One thing we definitely can expect is ample comparisons from Kemp — and maybe “Jake” in the commercials — between Abrams and Nancy Pelosi and Hillary Clinton. That strategy worked like gold for the GOP and Karen Handel against Jon Ossoff in last year’s Sixth Congressional District special election.
Abrams, though, doesn’t appear to be running away from the label. Rather than run a more moderate campaign in the mold of Jason Carter, she is aiming to rally the base to the polls and promote a more progressive/liberal vision for the state toward other voters. The big national money is flowing in, prospective hard-left 2020 candidates like Sen. Kamala Harris are coming to Georgia to offer their support, and Abrams seems content with that.
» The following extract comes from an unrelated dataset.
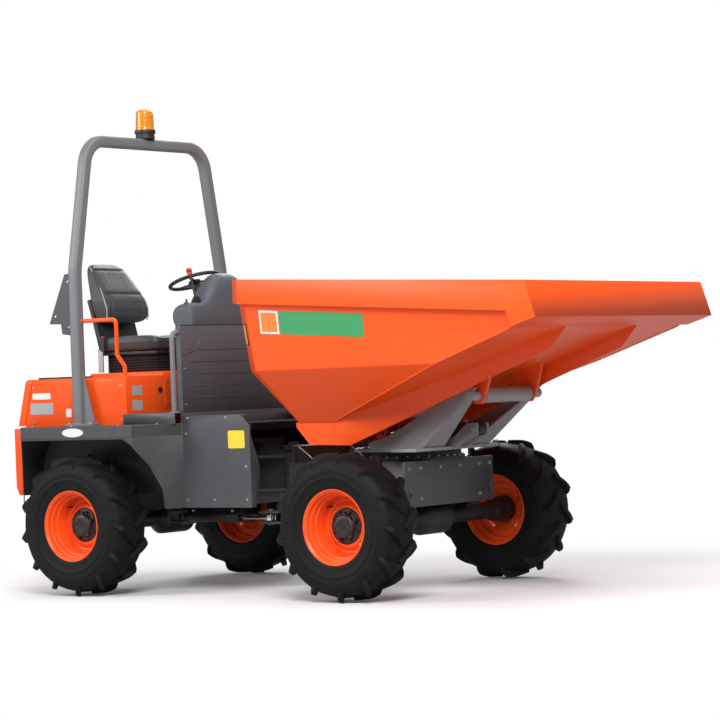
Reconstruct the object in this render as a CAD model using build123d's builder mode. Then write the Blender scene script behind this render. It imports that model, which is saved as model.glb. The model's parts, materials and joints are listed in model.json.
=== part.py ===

Abrams’ candidacy is a historical one at a pivotal time in our country’s history. There have been very few black governors and there has never been a black female governor elected. Is Georgia, even with its changing demographics, really going to become the first state to do that in 2018 — especially one as liberal as Abrams and especially when it hasn’t voted for a Democrat for governor since Roy Barnes in 1998, hasn’t had a Democratic senator since Zell Miller in 2005 and hasn’t elected a Democratic senator since Max Cleland in 1996?
While she could win much of the suburban Atlanta vote, will Abrams’ candidacy resonate enough with voters in the state’s rural areas outside of the urban liberal bastions?
While the race may wind up “closer than the experts think,” I can’t see her pulling it off without some sort of massive scandal enveloping Kemp or a crippling blow to the Trump presidency that by extension takes Kemp and other Republicans down with him.
Until then, look out for plenty of “We don’t need another Trump as governor” commercials vs. more “Say no to Stacey Pelosi” sound bytes from Jake.